Quote exactly, and only, the lines of the material below from the line with "addMesh(group, 'vase', vaseGeometry(), COLOURS.vase);" through the line with "imported = [obj".
⁂
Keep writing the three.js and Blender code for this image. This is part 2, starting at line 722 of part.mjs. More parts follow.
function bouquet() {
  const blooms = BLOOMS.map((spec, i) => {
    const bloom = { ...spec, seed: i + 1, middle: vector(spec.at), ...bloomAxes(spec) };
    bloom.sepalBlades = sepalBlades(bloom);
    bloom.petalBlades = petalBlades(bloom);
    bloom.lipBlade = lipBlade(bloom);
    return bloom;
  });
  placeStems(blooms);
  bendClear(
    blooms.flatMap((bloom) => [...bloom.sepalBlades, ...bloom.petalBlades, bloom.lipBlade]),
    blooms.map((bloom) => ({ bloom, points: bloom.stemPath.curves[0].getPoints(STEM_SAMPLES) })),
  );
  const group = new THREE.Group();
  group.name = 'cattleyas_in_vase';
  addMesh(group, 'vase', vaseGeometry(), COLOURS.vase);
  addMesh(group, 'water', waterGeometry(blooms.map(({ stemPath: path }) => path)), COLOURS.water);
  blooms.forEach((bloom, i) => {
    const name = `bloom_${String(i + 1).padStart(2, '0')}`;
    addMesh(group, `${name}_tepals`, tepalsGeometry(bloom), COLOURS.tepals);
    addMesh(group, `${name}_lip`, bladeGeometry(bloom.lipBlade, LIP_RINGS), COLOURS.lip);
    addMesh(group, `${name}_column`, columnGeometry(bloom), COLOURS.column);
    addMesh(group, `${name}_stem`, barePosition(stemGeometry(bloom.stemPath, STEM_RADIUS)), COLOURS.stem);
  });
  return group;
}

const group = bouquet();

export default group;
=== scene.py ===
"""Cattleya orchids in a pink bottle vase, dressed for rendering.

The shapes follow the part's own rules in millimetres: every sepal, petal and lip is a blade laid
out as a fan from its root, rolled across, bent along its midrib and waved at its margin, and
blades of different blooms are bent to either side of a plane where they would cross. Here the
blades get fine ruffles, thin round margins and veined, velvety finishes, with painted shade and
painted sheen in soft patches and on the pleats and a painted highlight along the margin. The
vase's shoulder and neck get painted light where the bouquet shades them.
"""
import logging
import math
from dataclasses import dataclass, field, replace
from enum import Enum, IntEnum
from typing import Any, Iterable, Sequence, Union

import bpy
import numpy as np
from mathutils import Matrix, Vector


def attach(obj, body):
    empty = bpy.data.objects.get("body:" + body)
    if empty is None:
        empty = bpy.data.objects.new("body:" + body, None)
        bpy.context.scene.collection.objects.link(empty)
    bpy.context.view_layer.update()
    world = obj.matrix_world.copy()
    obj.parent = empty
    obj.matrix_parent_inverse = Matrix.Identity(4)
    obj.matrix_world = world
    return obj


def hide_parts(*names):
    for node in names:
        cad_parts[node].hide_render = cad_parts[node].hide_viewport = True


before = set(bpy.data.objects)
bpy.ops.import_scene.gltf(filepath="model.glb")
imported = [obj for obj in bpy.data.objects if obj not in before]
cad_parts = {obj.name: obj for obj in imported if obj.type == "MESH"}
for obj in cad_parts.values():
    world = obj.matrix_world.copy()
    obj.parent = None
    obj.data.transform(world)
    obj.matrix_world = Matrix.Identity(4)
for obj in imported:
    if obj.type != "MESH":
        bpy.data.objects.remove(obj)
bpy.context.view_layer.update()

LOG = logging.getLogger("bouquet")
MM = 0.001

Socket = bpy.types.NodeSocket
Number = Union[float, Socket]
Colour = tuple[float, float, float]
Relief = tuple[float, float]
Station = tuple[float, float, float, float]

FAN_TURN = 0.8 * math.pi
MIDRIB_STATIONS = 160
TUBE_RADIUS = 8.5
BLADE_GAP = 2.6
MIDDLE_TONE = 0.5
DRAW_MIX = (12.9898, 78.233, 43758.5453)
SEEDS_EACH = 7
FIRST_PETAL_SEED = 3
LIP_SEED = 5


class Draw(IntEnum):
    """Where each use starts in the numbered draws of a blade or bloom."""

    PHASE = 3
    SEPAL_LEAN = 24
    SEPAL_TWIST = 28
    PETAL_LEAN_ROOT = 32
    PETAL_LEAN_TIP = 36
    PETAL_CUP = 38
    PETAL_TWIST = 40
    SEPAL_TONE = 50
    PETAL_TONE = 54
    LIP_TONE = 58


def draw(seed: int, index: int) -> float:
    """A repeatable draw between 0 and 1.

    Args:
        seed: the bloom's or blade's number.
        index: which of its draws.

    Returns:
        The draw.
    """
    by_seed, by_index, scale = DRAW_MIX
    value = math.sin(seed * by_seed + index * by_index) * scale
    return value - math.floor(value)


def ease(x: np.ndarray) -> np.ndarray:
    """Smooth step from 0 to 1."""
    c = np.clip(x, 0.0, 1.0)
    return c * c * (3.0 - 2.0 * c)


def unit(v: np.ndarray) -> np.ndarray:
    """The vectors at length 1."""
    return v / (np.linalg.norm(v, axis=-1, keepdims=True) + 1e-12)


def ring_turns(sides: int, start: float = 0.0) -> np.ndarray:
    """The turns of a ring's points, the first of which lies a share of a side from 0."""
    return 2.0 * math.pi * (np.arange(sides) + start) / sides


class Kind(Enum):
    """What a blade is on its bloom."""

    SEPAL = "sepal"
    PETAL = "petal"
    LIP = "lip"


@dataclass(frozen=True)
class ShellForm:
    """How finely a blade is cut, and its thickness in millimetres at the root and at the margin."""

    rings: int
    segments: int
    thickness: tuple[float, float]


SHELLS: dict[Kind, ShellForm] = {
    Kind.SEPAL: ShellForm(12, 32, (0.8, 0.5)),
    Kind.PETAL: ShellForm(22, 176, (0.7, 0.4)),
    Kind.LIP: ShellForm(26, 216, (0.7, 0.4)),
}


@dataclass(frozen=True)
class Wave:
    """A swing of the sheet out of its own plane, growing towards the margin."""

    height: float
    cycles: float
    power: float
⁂
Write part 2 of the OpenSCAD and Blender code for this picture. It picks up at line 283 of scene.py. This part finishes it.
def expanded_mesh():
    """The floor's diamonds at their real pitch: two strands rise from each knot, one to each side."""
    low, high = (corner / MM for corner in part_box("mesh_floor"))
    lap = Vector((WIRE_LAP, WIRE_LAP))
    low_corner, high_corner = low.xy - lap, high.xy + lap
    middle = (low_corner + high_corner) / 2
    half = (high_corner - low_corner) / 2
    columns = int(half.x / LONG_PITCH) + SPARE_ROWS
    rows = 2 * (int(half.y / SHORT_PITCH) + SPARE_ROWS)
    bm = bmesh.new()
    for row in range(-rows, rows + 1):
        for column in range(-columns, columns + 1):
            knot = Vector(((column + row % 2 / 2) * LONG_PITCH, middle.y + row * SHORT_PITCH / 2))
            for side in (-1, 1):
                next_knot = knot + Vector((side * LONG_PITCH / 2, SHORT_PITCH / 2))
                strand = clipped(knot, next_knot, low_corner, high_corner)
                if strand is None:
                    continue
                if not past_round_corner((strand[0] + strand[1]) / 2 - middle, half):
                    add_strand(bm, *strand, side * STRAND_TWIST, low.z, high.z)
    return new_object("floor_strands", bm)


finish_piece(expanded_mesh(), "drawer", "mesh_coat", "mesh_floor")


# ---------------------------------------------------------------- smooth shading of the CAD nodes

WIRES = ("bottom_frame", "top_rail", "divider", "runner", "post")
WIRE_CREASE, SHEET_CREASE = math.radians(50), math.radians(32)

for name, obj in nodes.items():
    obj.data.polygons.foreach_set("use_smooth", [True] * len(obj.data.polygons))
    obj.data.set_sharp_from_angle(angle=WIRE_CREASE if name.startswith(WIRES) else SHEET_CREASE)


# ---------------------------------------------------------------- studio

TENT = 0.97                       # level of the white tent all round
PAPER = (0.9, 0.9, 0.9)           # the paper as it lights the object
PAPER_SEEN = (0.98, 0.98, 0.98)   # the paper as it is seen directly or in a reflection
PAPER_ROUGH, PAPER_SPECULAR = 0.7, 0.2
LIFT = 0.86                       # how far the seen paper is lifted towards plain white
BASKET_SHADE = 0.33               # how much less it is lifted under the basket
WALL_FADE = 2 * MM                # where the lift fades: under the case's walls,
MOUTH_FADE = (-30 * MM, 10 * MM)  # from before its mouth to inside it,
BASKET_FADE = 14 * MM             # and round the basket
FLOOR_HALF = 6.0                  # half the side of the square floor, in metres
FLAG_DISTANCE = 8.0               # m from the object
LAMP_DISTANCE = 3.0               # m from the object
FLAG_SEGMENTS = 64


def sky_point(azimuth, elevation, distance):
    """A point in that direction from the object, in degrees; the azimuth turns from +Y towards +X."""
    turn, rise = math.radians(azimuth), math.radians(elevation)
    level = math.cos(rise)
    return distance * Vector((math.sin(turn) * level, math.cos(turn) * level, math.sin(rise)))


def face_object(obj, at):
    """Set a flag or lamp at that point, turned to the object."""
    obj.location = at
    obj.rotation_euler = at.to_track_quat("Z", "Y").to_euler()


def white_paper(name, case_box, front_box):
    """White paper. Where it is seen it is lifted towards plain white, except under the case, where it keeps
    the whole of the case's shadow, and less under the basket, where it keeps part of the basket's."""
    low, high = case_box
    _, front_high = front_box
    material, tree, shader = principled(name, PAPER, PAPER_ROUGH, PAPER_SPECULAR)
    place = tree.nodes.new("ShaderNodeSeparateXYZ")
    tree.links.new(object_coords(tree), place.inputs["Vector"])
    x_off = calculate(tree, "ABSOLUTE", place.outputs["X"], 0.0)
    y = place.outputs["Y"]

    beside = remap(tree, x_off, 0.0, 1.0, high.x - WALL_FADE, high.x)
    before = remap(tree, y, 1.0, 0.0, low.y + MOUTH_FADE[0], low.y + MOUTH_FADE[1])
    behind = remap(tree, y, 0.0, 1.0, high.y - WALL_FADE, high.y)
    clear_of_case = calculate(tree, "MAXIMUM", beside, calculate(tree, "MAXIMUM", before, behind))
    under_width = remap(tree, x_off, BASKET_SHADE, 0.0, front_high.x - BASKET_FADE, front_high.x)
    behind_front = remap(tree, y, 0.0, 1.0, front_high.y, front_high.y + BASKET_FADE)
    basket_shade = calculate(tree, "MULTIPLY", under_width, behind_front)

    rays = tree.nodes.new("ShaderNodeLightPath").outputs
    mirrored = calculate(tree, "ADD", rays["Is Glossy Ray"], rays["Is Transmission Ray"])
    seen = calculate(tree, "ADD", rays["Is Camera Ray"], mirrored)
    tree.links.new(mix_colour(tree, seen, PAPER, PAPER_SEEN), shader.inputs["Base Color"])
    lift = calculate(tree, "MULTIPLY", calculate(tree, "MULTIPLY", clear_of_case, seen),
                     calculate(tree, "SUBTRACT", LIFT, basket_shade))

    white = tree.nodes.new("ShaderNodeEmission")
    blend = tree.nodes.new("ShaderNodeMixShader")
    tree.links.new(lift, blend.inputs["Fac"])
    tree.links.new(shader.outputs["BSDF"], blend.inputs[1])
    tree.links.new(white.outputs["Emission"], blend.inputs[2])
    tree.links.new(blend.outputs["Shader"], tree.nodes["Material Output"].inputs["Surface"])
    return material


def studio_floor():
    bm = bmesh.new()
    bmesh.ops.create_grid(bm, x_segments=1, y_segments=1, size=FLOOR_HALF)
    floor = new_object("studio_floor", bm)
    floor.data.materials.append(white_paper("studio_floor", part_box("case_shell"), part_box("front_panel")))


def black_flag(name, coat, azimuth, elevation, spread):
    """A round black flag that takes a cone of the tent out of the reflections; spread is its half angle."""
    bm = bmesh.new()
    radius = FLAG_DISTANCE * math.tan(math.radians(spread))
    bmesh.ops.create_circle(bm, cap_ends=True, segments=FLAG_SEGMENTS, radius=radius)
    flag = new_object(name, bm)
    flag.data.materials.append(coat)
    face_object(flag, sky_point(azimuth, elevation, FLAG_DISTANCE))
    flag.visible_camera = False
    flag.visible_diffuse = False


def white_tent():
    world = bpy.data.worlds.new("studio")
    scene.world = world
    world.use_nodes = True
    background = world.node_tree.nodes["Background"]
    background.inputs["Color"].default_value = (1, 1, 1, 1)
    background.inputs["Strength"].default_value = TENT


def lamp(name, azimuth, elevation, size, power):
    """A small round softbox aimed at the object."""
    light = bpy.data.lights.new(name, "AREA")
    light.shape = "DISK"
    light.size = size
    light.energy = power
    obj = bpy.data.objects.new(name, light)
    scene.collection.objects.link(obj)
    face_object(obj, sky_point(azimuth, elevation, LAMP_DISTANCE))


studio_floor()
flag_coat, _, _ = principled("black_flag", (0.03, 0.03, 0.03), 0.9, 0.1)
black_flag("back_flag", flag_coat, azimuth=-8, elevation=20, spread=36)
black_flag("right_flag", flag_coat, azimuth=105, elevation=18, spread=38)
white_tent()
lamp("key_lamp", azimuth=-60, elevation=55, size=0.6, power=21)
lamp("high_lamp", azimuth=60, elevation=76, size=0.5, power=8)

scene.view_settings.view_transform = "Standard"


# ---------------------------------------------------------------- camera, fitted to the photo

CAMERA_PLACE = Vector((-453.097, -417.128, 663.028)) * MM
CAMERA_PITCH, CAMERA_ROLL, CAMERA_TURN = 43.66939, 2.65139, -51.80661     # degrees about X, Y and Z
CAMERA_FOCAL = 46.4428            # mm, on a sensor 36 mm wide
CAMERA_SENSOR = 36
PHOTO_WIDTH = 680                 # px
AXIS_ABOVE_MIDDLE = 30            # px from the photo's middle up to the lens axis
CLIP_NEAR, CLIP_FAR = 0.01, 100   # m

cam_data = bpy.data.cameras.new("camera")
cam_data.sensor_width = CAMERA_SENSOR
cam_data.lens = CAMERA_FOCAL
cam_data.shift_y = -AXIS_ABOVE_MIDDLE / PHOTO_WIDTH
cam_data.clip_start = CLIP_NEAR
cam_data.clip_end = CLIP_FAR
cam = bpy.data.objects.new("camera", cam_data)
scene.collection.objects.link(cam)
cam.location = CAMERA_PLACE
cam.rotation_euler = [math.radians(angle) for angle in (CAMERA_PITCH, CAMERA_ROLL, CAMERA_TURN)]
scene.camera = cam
⁂
RESULT BELOW:
  addMesh(group, 'vase', vaseGeometry(), COLOURS.vase);
  addMesh(group, 'water', waterGeometry(blooms.map(({ stemPath: path }) => path)), COLOURS.water);
  blooms.forEach((bloom, i) => {
    const name = `bloom_${String(i + 1).padStart(2, '0')}`;
    addMesh(group, `${name}_tepals`, tepalsGeometry(bloom), COLOURS.tepals);
    addMesh(group, `${name}_lip`, bladeGeometry(bloom.lipBlade, LIP_RINGS), COLOURS.lip);
    addMesh(group, `${name}_column`, columnGeometry(bloom), COLOURS.column);
    addMesh(group, `${name}_stem`, barePosition(stemGeometry(bloom.stemPath, STEM_RADIUS)), COLOURS.stem);
  });
  return group;
}

const group = bouquet();

export default group;
=== scene.py ===
"""Cattleya orchids in a pink bottle vase, dressed for rendering.

The shapes follow the part's own rules in millimetres: every sepal, petal and lip is a blade laid
out as a fan from its root, rolled across, bent along its midrib and waved at its margin, and
blades of different blooms are bent to either side of a plane where they would cross. Here the
blades get fine ruffles, thin round margins and veined, velvety finishes, with painted shade and
painted sheen in soft patches and on the pleats and a painted highlight along the margin. The
vase's shoulder and neck get painted light where the bouquet shades them.
"""
import logging
import math
from dataclasses import dataclass, field, replace
from enum import Enum, IntEnum
from typing import Any, Iterable, Sequence, Union

import bpy
import numpy as np
from mathutils import Matrix, Vector


def attach(obj, body):
    empty = bpy.data.objects.get("body:" + body)
    if empty is None:
        empty = bpy.data.objects.new("body:" + body, None)
        bpy.context.scene.collection.objects.link(empty)
    bpy.context.view_layer.update()
    world = obj.matrix_world.copy()
    obj.parent = empty
    obj.matrix_parent_inverse = Matrix.Identity(4)
    obj.matrix_world = world
    return obj


def hide_parts(*names):
    for node in names:
        cad_parts[node].hide_render = cad_parts[node].hide_viewport = True


before = set(bpy.data.objects)
bpy.ops.import_scene.gltf(filepath="model.glb")
imported = [obj for obj in bpy.data.objects if obj not in before]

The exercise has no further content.